BVLOS farm drones will likely also grow large. “Sizes will likely tend toward the maximum allowable under small UAS rules to maximize capacity for on-board power and endurance, component redundancy for safety and reliability, longer range communications systems, traffic deconfliction,” Ritter said. To maximize flight time, BVLOS aircraft may also tend toward hybrid propulsion using a fuel cell or an internal combustion engine in addition to batteries, Vick added.
Of course, the FAA wants to ensure such operations are as safe as possible for others in the air and on the ground. There are far fewer people on farmland than in cities, and so in that respect agricultural applications lessen chances of injury. Still, rural settings may introduce other safety challenges, such as low-flying crop dusters, Vick said.
“Manned aircraft operators are supposed to fly 500 feet or higher going cross-country, but in general, ag pilots don’t do that—they just fly over treetops and don’t waste time climbing to altitude, and many don’t want to hear that they have to fly according to the rules,” said Lott, the ag pilot. “Drones are supposed to fly up to a maximum of 400 feet or so, so if drones are flying in their space and ag pilots are flying in their space, that’s 100 feet of altitude separation and all good. But in the middle of farm country, that might not be the case. Manned aircraft are big, and can be seen and heard fairly easily, but if they’re moving at 160 miles per hour, they can be on you before you know it.”
A potential way to incorporate drones into airspace is Automatic Dependent Surveillance—Broadcast (ADS-B), an internationally standardized aviation technology that broadcasts an aircraft’s ID, type, position, altitude, direction and speed using GPS data.

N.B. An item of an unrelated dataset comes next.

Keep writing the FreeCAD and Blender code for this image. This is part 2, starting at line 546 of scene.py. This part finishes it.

Aircraft equipped with ADS-B that transmit such data have what is called ADS-B Out; an aircraft that can also receive this data has what is called ADS-B In.
Just this January, the FAA made it mandatory for manned aircraft operating in most U.S. airspace to carry ADS-B Out transmitters. Other nations have similar ADS-B requirements either already in place or on the horizon. (For a technical overview of how adoption might roll out for UAVs, see the “General Overview” column in the December-January issue of this magazine.)

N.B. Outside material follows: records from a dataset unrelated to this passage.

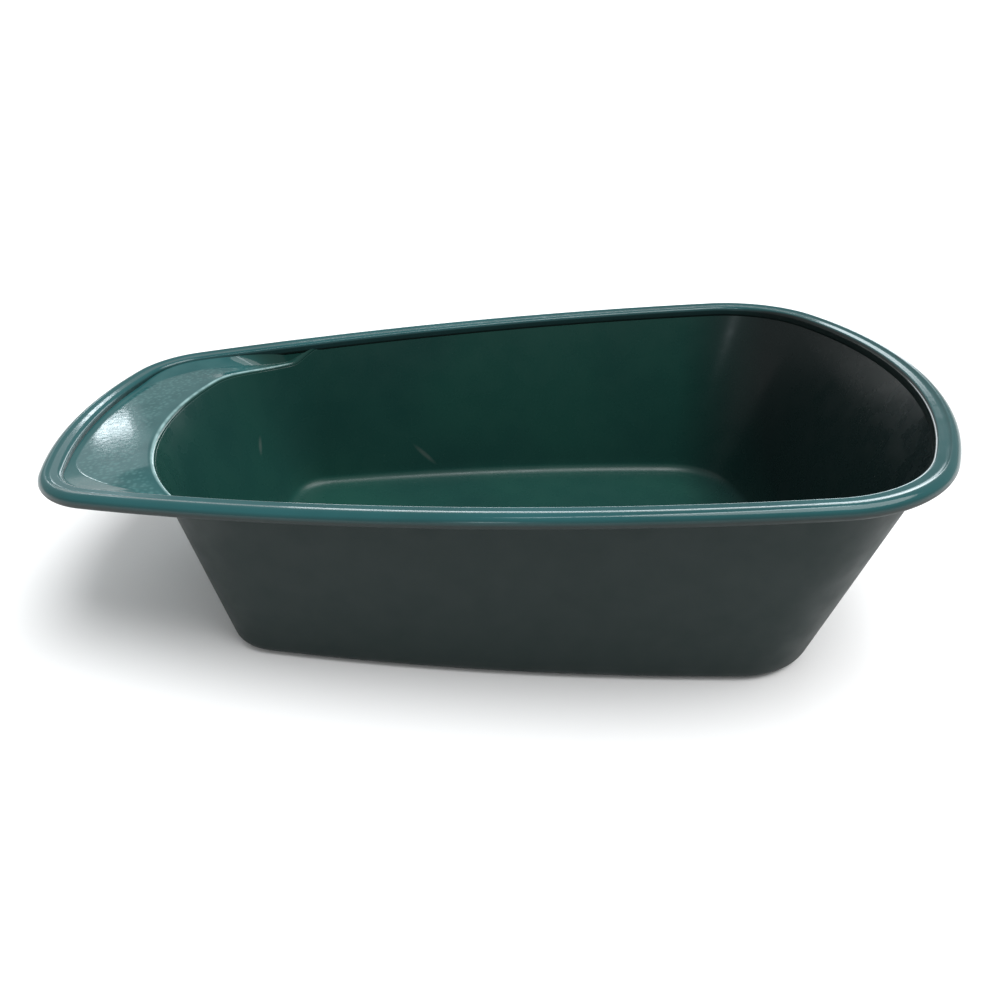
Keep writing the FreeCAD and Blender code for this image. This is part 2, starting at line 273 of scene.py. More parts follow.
# %% [markdown]
# The wall bends into the floor on a 14 mm radius. The bend is a cubic curve whose pull is
# set so that it lies almost exactly on an arc, whatever the wall's lean at that place.
# The rows lie close together at the top, where the edge would otherwise look soft.

# %% Columns of the wall
BEND = 14.0
BEND_STEPS = 8
TOP_SPOTS = [0.0, 0.006, 0.015, 0.03, 0.05]
WALL_STEPS = 22


def bend_points(start, rise, finish, out, pull):
    """Cubic curve from the wall's line round to the floor."""
    points = []
    for i in range(1, BEND_STEPS + 1):
        t = i / BEND_STEPS
        a = start * (1 - t) ** 3
        b = (start - rise * pull) * (3 * t * (1 - t) ** 2)
        c = (finish + out * pull) * (3 * t * t * (1 - t))
        points.append(a + b + c + finish * t ** 3)
    return points


def wall_column(facing, outside):
    """Points from the top of the wall, round the bend and in to the flat floor."""
    low, high = wall_line(facing, outside)
    top = wall_point(facing, wall_top(facing), outside)
    out = Vector((math.cos(facing), math.sin(facing), 0))
    rise = (high - low).normalized()
    bend = math.acos(max(-1.0, min(1.0, rise.dot(out))))
    radius = (BEND if outside else BEND - SKIN) * MM
    setback = radius * math.tan(bend / 2)
    pull = radius * 4 / 3 * math.tan(bend / 4)
    start = low + rise * setback
    finish = low - out * setback
    last = TOP_SPOTS[-1]
    even = [last + (1 - last) * i / WALL_STEPS for i in range(1, WALL_STEPS + 1)]
    points = [top.lerp(start, t) for t in TOP_SPOTS + even]
    return points + bend_points(start, rise, finish, out, pull)


print("points down one column:", len(wall_column(0.0, False)))

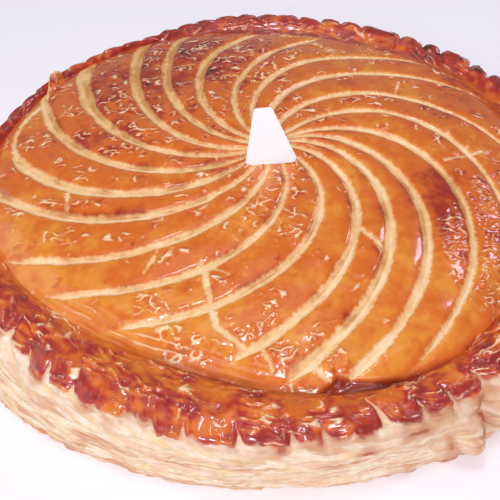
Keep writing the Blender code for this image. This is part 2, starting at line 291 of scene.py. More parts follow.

“If every manned aircraft had ADS-B Out transmitting their position, and every unmanned aircraft had ADS-B In, then the drone autopilot systems could, for instance, set a buffer zone with a radius of maybe five or 10 miles and see intruders into those zones a mile or two away and automatically take avoidance maneuvers to get out of the way,” Lott said. Indeed, DJI pledged to add ADS-B In receivers to all its models released after January 1 of this year that weigh more than 250 grams.
Having drones rely on onboard acoustic, visual and other sensors to detect and avoid collisions is another strategy, “but can prove challenging to implement, especially with a lightweight system like you would want on a drone,” Ritter said. Still, Vick could see drones equipped with both sense-and-avoid and ADS-B systems, “since you would want redundant systems in case one failed.”
There remain open questions as to what procedures drones should take if they do sense a collision—“do they hover and remain stationary, or do they take evasive maneuvers, or do they return home?” Vick said. “And is the operator involved in that decision, or is it entirely an autonomous decision made, no pun intended, on the fly? If we lose comms, how does the aircraft respond? A lot of investigation still needs to be done to carry out BVLOS in a safe manner, but the applications are unlimited once we have those items resolved.”
THE FUTURE OF BVLOS
“Remote ID is key to operating beyond the visual line of sight,” Lott said.
The most recent step toward U.S. implementation of BVLOS came at the end of 2019, when the FAA issued a notice of proposed rulemaking concerning a way to remotely identify unmanned aircraft. Such remote ID systems would act much like electronic license plates that drones could use to identify themselves to remote observers.
“I have done extensive testing in a manned aircraft to see how well one could visually ID an unmanned aircraft, and it is extremely difficult,” Lott said. “It is not an impossibility, but it is nearly impossible for a pilot to see an unmanned aircraft until near collision. I’ve tested it from 1,000 feet and from a helicopter in a slow hover, and I knew where the drone aircraft was, and I couldn’t find it. So it’s completely understandable why the FAA wants drones to have remote ID capability.”
Remote ID systems would help lay the foundation toward a UAS traffic management (UTM) system scalable across the entire national airspace, the FAA noted. The comment period to solicit public feedback on the FAA’s newly proposed remote ID rule closes March 2. (Previous efforts to develop international remote ID standards were detailed with regard to drone applications in the energy industry in the October/November issue of this magazine.)
Last year also saw the FAA approve the first commercial BVLOS drone operation in the U.S. using only onboard detect-and-avoid systems. In November, the Kansas Department of Transportation’s Unmanned Aircraft Systems Integration Pilot Program conducted a nine-mile flight to inspect power lines in collaboration with Evergy, the state’s largest energy provider. In the first two days of flights, the team successfully completed more than 150 miles of BVLOS flying using a fixed-wing drone equipped with Casia, a detect-and-avoid system from San Francisco-based Iris Automation. Casia senses, tracks and classifies other aircraft, makes decisions about the risk they may pose, triggers automated maneuvers to avoid collisions and alerts the pilot in command of the mission about what is happening.
Still, all in all, little major public news has appeared recently concerning BVLOS advances in farming. “The problem is timing and investment,” Ritter added. “The timing of BVLOS regulatory approval is uncertain, and the venture investments needed to drive the technology forward typically operate on time horizons that require returns before BVLOS may be a reality.”
“We’ve already seen some promising technology from new ventures aimed at BVLOS that ultimately flamed out waiting for regulations to change,” Ritter said. “I’ve known of companies out there working toward fully autonomous drone solutions that do not require any human servicing whatsoever, but after they raise funds from investors, they might have 18 to 24 months of runway, and regulations might be three to five years off.”
Still, Ritter saw a path to the future. “For investors who are comfortable with the longer time horizons, I think there will be substantial returns. I think the technical path to achieving this future is clear and relatively low-risk given what’s already been achieved in other BVLOS environments—that is, defense.”
“BVLOS is very popular, but it is at its infancy,” Vick concluded. “But that doesn’t mean that BVLOS applications for agriculture are not on the horizon.”